Stored records
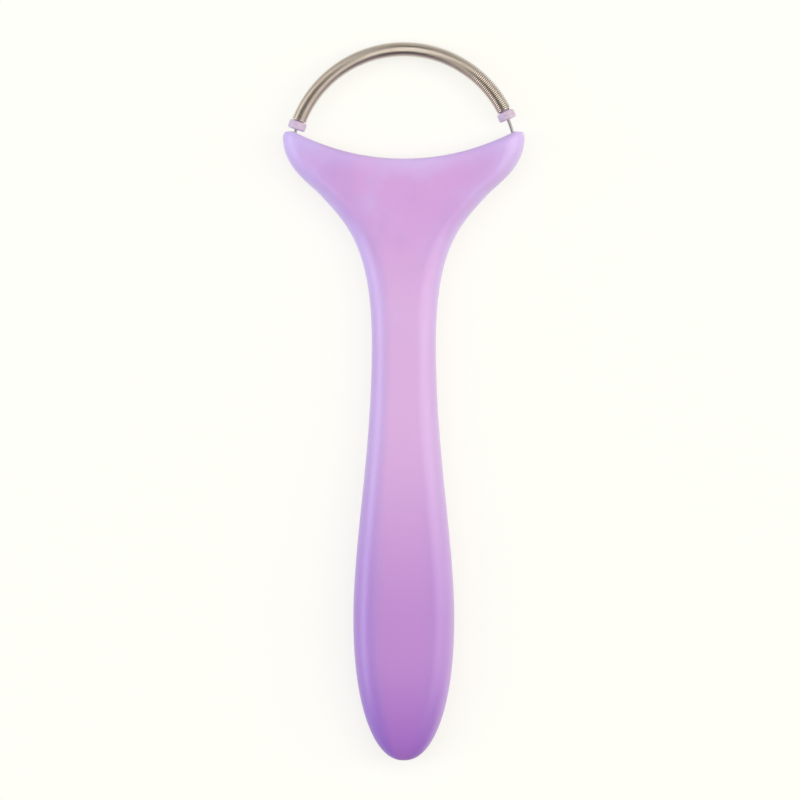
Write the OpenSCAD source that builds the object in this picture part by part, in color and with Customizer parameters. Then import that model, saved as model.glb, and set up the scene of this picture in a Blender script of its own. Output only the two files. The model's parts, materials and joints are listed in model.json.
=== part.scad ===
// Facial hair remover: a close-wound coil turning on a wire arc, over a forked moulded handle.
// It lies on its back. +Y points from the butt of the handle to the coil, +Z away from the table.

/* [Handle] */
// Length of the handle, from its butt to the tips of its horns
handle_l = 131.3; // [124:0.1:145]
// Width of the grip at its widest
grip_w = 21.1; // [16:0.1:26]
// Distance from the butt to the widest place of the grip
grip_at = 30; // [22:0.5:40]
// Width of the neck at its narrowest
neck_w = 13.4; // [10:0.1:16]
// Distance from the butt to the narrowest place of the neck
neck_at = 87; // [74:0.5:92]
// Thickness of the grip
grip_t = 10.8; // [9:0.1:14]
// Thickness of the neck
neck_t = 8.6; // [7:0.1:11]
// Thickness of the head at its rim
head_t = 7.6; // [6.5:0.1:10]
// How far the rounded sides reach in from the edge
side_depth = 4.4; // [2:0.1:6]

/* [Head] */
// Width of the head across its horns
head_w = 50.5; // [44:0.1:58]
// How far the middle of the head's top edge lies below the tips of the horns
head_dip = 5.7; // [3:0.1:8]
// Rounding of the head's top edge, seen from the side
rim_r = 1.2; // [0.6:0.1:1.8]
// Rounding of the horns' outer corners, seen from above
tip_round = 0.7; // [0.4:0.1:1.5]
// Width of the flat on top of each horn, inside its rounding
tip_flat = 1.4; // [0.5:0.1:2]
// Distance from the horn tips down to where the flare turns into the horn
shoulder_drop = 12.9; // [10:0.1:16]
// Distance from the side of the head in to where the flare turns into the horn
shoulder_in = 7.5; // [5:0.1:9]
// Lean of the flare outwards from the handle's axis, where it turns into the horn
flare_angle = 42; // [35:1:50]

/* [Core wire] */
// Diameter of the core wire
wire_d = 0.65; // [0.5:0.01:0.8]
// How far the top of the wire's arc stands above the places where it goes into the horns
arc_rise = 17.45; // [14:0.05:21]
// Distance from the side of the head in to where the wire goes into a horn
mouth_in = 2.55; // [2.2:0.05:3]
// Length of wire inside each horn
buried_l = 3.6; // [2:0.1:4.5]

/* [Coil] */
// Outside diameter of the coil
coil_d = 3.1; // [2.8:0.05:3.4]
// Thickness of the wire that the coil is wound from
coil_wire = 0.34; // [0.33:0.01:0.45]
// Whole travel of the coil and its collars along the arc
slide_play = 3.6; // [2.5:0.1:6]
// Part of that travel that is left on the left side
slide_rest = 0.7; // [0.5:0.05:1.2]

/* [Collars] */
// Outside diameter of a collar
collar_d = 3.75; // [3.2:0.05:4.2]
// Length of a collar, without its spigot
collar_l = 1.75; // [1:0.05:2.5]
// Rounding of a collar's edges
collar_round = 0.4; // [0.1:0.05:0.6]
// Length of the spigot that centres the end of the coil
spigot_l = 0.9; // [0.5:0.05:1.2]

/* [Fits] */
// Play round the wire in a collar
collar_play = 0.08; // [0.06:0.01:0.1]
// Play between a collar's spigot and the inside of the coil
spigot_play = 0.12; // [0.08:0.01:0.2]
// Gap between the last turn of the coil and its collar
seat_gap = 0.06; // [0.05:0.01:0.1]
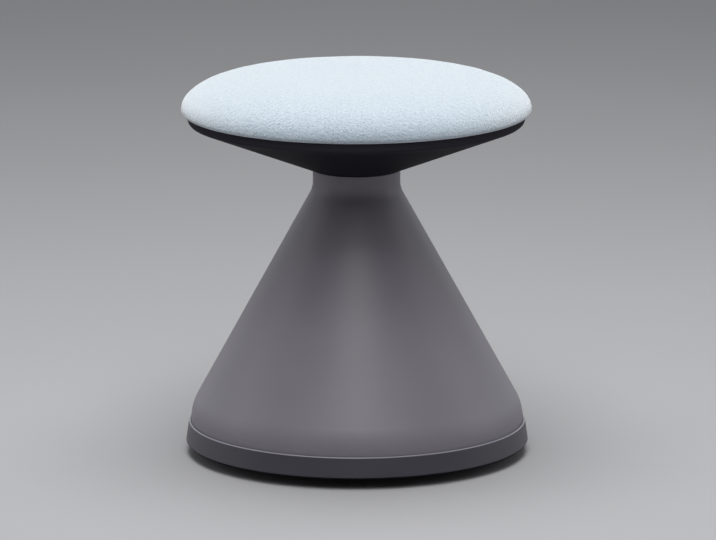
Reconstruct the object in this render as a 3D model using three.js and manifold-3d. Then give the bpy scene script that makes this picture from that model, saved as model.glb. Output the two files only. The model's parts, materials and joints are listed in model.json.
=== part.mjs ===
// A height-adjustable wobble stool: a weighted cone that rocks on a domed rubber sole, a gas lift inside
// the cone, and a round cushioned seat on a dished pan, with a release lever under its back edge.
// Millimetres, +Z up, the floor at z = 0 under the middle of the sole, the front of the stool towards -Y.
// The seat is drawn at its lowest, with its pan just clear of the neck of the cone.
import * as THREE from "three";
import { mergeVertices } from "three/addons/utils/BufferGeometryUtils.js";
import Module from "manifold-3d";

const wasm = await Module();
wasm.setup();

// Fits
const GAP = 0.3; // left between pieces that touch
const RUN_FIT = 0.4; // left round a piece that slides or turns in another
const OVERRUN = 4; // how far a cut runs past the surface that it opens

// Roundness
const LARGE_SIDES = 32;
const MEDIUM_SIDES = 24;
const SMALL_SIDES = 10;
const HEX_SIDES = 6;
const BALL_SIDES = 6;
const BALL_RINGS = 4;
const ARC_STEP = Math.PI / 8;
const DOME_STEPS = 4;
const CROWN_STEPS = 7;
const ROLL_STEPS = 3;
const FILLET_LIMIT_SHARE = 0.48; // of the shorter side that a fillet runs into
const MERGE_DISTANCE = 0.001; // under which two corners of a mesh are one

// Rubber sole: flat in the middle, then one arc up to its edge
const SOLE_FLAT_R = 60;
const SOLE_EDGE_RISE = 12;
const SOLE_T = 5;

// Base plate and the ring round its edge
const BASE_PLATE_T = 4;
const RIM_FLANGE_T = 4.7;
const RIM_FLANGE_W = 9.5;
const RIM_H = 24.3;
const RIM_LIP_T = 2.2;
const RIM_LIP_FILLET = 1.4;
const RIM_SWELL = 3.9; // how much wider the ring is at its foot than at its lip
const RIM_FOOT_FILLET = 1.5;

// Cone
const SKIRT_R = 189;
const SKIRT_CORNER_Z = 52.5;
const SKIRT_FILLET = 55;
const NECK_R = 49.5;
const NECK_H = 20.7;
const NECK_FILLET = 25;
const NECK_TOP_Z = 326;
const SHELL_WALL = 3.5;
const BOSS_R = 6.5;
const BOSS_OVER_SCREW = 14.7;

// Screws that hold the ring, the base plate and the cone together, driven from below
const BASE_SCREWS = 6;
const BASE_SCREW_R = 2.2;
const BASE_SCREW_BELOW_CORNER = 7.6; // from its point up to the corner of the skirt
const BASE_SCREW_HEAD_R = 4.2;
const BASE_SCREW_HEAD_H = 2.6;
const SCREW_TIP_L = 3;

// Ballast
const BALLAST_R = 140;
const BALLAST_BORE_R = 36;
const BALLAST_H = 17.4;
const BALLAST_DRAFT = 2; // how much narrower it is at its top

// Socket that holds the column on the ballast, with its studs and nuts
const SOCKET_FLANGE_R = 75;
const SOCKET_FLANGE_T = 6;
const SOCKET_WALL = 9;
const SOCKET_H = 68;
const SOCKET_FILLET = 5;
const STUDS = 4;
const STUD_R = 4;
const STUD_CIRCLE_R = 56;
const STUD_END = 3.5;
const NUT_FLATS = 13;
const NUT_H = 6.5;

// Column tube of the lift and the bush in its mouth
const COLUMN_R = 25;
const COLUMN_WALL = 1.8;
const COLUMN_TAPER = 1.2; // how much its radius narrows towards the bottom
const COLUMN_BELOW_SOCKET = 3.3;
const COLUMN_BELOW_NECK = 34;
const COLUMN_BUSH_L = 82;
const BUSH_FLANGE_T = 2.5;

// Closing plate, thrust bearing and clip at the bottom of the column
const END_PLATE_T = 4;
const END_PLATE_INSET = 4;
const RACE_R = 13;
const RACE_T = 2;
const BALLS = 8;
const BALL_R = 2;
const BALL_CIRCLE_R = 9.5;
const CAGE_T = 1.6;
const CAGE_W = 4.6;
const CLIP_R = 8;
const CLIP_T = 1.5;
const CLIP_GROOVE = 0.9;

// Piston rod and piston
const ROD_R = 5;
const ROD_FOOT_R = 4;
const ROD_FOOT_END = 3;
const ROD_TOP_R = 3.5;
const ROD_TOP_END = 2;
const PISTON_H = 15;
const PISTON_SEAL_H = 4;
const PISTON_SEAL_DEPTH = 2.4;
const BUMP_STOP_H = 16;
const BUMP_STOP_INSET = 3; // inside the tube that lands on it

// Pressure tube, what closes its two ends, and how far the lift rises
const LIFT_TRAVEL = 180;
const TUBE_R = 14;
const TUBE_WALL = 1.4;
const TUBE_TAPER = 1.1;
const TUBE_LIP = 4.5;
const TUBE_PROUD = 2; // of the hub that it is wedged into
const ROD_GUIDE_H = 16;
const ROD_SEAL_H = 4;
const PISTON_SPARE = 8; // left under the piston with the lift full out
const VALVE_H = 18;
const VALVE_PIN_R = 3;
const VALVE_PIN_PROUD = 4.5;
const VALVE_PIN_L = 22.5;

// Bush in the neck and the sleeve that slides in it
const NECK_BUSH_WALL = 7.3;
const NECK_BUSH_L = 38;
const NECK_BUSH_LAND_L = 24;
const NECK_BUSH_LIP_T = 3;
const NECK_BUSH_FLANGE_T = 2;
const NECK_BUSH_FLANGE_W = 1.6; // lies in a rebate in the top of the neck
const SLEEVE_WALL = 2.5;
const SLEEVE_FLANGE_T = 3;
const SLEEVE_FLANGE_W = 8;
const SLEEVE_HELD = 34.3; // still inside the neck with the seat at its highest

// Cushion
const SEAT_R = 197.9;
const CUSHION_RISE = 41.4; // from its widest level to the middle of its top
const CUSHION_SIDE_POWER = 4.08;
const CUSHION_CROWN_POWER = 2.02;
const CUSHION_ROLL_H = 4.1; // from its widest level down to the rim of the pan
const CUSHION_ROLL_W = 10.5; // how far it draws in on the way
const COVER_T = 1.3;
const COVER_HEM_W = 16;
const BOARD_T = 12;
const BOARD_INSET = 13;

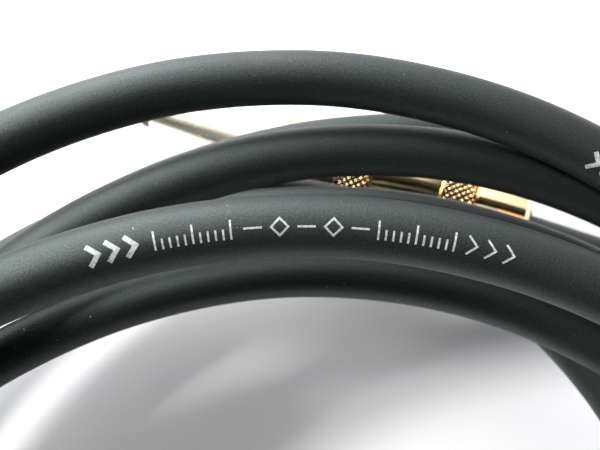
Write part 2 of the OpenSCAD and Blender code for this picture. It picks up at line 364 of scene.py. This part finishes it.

- _Written problem_:
Only the lines from the opening of the material through the line with "from the table." should be echoed, exactly as written.

- _Written solution_:
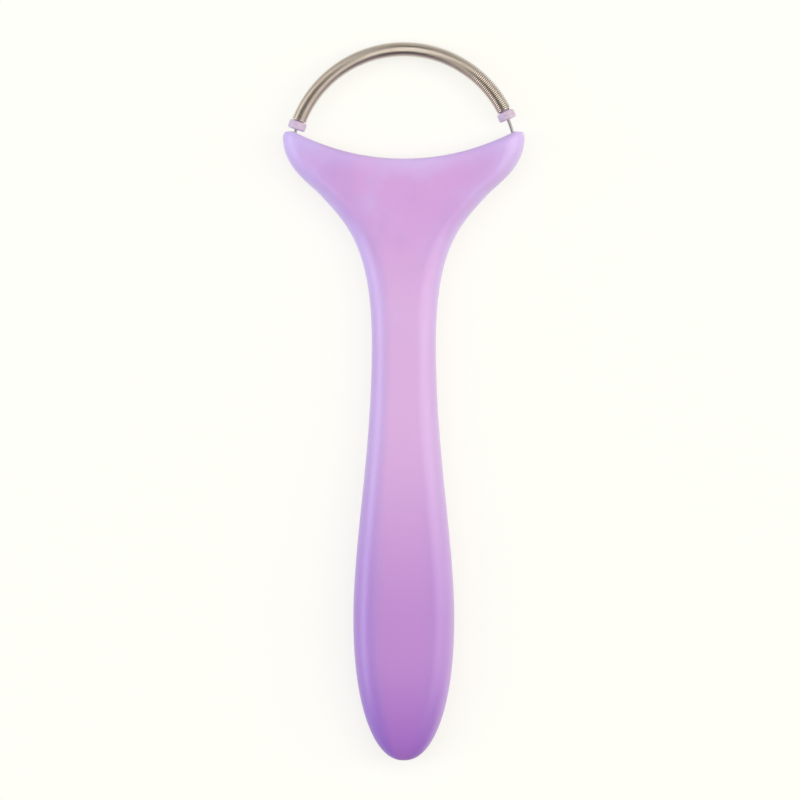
Write the OpenSCAD source that builds the object in this picture part by part, in color and with Customizer parameters. Then import that model, saved as model.glb, and set up the scene of this picture in a Blender script of its own. Output only the two files. The model's parts, materials and joints are listed in model.json.
=== part.scad ===
// Facial hair remover: a close-wound coil turning on a wire arc, over a forked moulded handle.
// It lies on its back. +Y points from the butt of the handle to the coil, +Z away from the table.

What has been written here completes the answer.